Depois, são também melhoradas as condições das linhas de empréstimos de longo prazo que já estavam previstas para Junho. Nesse caso, a taxa de juro aplicada ficará 25 pontos base abaixo da taxa média de depósitos do BCE, isto é, poderá chegar aos -0,75%.

Antes disso, já tinha sido anunciado o alívio dos rácios de capital exigidos aos bancos da zona euro, com o BCE a dizer que será permitido aos bancos apresentar rácios que fiquem “temporariamente abaixo” dos níveis exigidos, aceitando-se também que as instituições financeiras usem activos antes considerados de qualidade inferior na sua contabilização de capital.

Noutra medida que poderá vir a ser bem recebida pelos bancos, a Autoridade Bancária Europeia anunciou que irá adiar a realização dos testes de stress que estavam previstos para este ano.

A dúvida que subisiste, perante todas estas benesses oferecidas aos bancos, é se estes irão efectivamente conceder mais crédito à economia.

Christine Lagarde afirma que aquilo que o BCE pretende com estas medidas é “apoiar o crédito dos bancos àqueles mais afectados pela expansão do coronavírus, em particular as pequenas e médias empresas”. Mas também aqui, diz que para garantir que tal aconteça pode ser preciso que os Estados também adoptem medidas, nomeadamente a concessão de garantias de crédito públicas.

“Para encorajar os bancos a emprestarem às PME, defendemos que existam esquemas de garantias de crédito criados pelos Estados.
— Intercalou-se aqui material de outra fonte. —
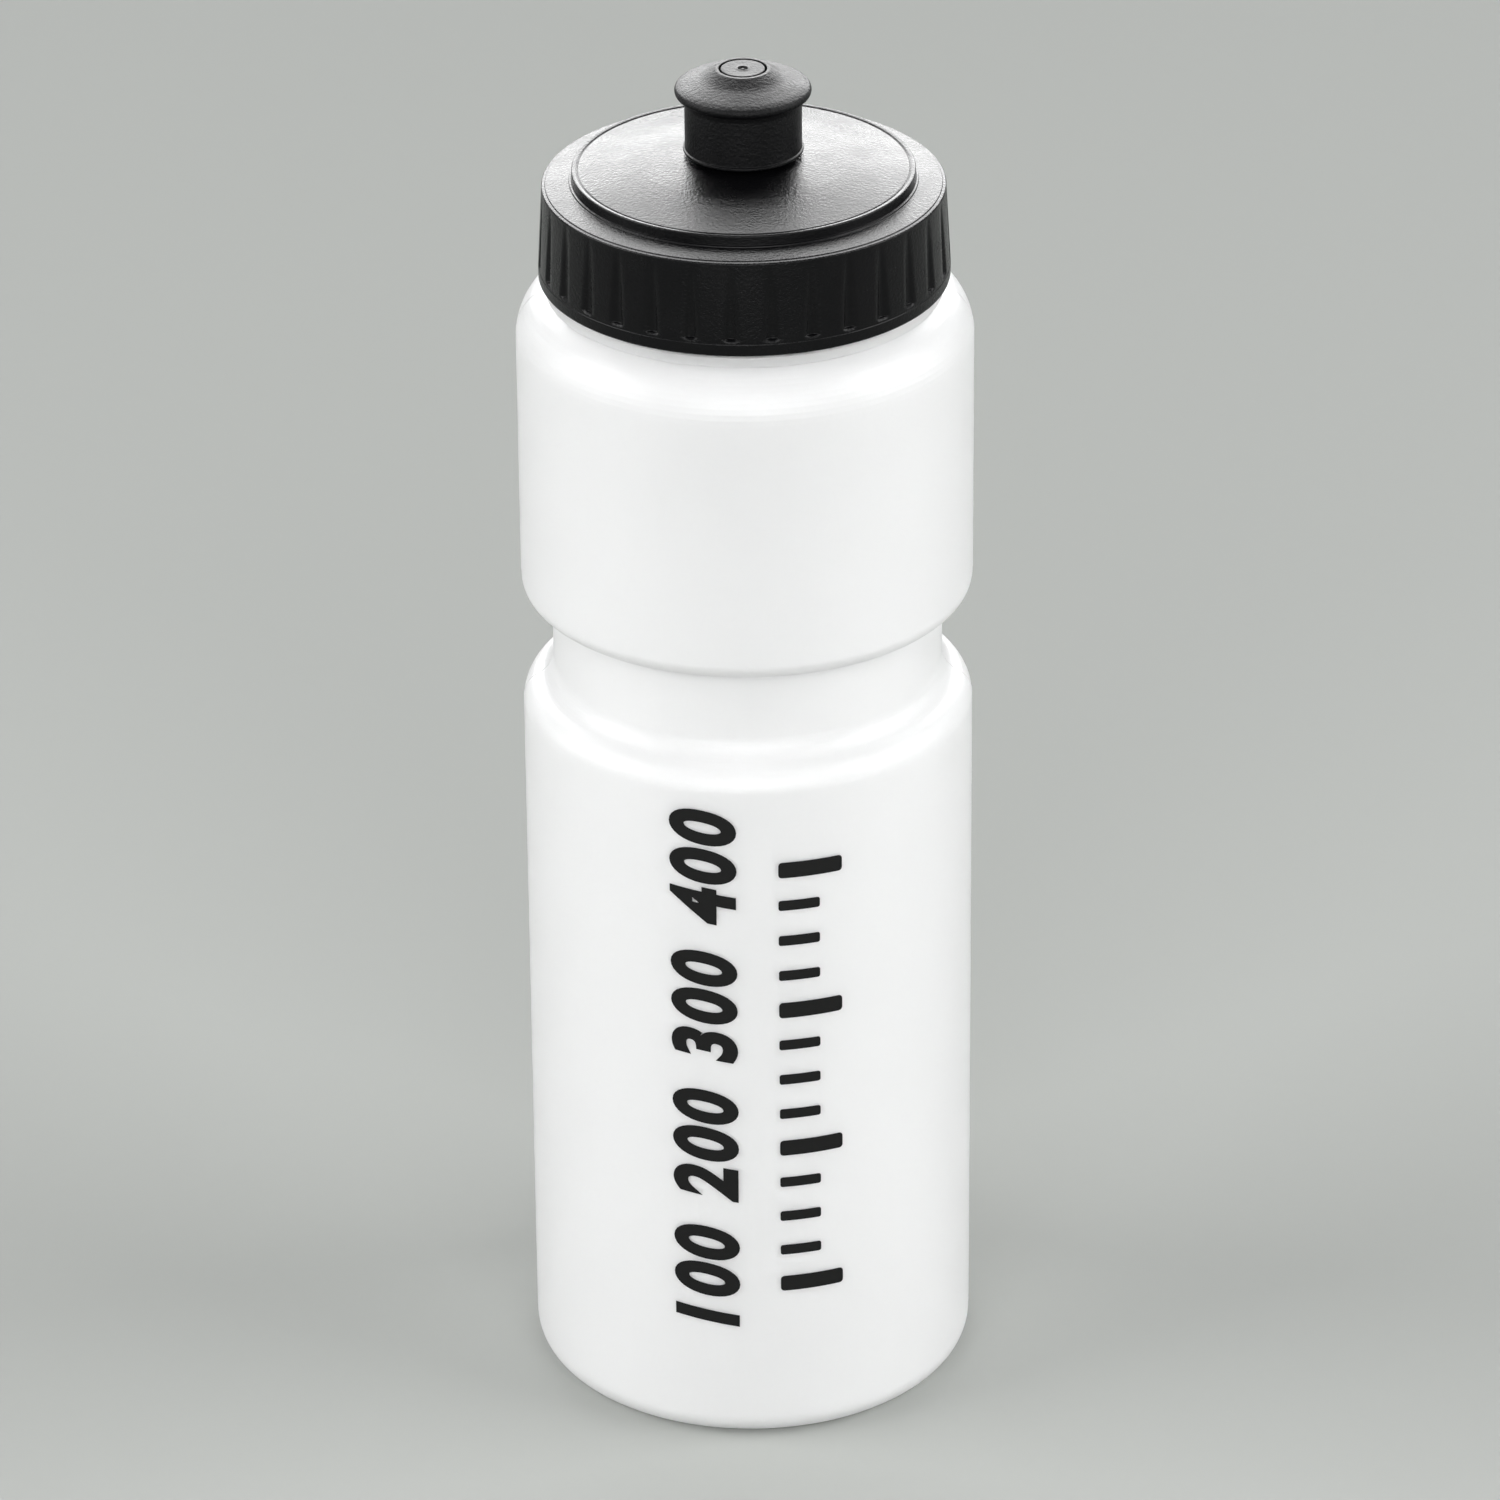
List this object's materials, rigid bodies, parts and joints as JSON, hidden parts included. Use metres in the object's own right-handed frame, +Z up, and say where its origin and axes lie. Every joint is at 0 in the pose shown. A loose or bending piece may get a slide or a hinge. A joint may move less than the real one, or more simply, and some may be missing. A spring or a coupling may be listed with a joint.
{
  "type": "sports squeeze bottle",
  "caption": "Translucent round squeeze bottle with a recessed grip waist, fluted black screw cap and a push-pull drinking valve that slides on the cap's chimney.",
  "frame": {"origin": "centre of the foot ring's plane, on the bottle's axis", "axes": "+Z up along the bottle's axis; -Y towards the viewer of the printed scale"},
  "size_m": [0.0728, 0.0728, 0.2303],
  "materials": {
    "bottle": "milky translucent natural LDPE, satin blow-moulded skin",
    "seal": "soft off-white elastomer",
    "cap": "black polypropylene, satin skirt and finely grained top",
    "valve": "black polyethylene, finely grained flange and smoother sleeve"
  },
  "bodies": {
    "bottle": {"bottle_body": "bottle"},
    "seal": {"cap_seal": "seal"},
    "cap": {"screw_cap": "cap"},
    "valve": {"push_pull_valve": "valve"}
  },
  "joints": [
    {"name": "cap_rise", "type": "slide", "parent": "bottle", "child": "seal", "axis": [0, 0, 1], "range_m": [0, 0.006]},
    {"name": "cap_turn", "type": "hinge", "parent": "seal", "child": "cap", "pos_m": [0, 0, 0.2], "axis": [0, 0, 1], "range_deg": [0, 540]},
    {"name": "valve_pull", "type": "slide", "parent": "cap", "child": "valve", "axis": [0, 0, 1], "range_m": [0, 0.0065]}
  ],
  "couplings": [
    {"joint": "cap_rise", "follows": "cap_turn", "m_per_rad": 0.0006366}
  ]
}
Se é ao nível dos países ou ao nível europeu, o que é preciso é que isso seja feito”, afirmou, elogiando o facto de alguns governos já terem avançado nesta direcção. Em França, numa repetição de medidas tomadas na crise anterior, o governo anunciou a criação de novos mecanismos de garantia de Estado aos empréstimos realizados pelos bancos às empresas.

Com os mercados a reagirem negativamente ao pacote de medidas do BCE – e em particular ao facto de não ter havido uma descida de taxas de juro – Lagarde disse não ser motivo de preocupação, uma vez que “é preciso tempo para os mercados assimilarem o verdadeiro impacto das medidas”, salientando antes que as decisões “foram tomadas de forma unânime” por todos os membros do conselho de governadores.